Mac was always a go-getter and a hard worker and has held many jobs throughout his 90 years. He started working at Greer Limestone back when he was a teenager. He then joined the army in 1948 and was sent to Japan. From there, he was shipped to Korea and was a communication lineman during the Korean Conflict. He also served as military police during his time in the army. He was very proud of the time that he spent serving our country. Upon returning from the service, he moved to Michigan where he worked as a security guard. He returned to Morgantown a few years later and spent some time driving truck for his brother, Les. It was during that time that he met his soulmate and wife of nearly 62 years. They moved to Ohio and Mac worked at the Chrysler plant for several years. In 1972, Mac and his family moved back to West Virginia where he assisted in the construction of Interstate 79 (currently interstate 68). He often talked about his time on road construction and the joy of driving the huge CAT trucks. In the late ‘70s, Mac started his career in the coal mines. He worked at Humphrey 7 Local Union 1058 until his retirement in 1992. Mac did not “retire” in the normal sense of the word. He spent time volunteering with Senior Companions of West Virginia and running his own scrapping business. He lovingly referred to himself as a “Scrapologist” and continued this very strenuous job until about the age of 86.

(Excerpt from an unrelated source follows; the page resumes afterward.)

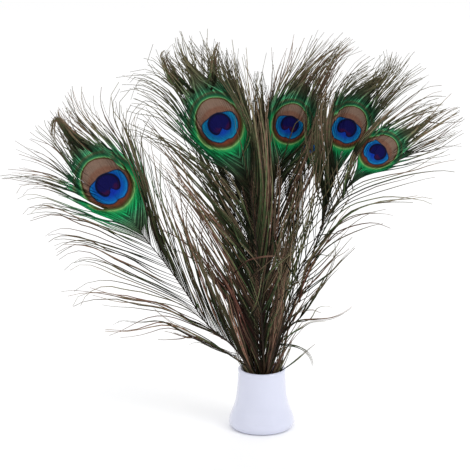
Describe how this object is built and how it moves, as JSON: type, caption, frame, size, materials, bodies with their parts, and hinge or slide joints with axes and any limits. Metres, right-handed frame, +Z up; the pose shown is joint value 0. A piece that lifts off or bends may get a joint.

Mac loved his life and people. He loved to make people smile and laugh … even strangers. He was notorious for telling bald gentlemen that they were having a bad hair day as he rubbed his own little bald head. He was an avid coffee drinker and would usually have his last coffee of the day right before bedtime. He would always ask when entering a business, “Where’s the coffee?!” — all the time donning his sweet little ornery grin. If you ever shook hands with him, you likely never forgot it. Even at the age of 90, he had the grip of a young man and was happy to tell you so. Mac was a hard worker, a dreamer, a worrier (for everyone and everything), a doodler (especially when talking on the phone) and a candy lover (He would always offer you candy, whether it was in his living room or in the middle of a grocery store. He always had it on hand.) He loved to be outside and mow his grass. He always kept it immaculate until his final days and was very proud of that.
Mac was a very loving and supportive husband and father. If you were lucky enough to know him, then you know how deeply he will be missed. He will be taking his final “haul” in his beloved truck as it will be taking him to his final resting place at the Forks of Cheat Cemetery.
Visitation with limitations will be held at the Fred L. Jenkins Funeral Home from 2-4 p.m. and 6-8 p.m. Tuesday, May 26. Visitors will be asked to social distance from one another, wear masks and avoid contact with members of the family. Private services conducted by Pastor Rusty McClurg will be streamed on Mac’s memorial page at 1 p.m. Wednesday. Mac will be laid to rest at the Forks of Cheat Cemetery with military honors conducted by the Preston County Honor Guard.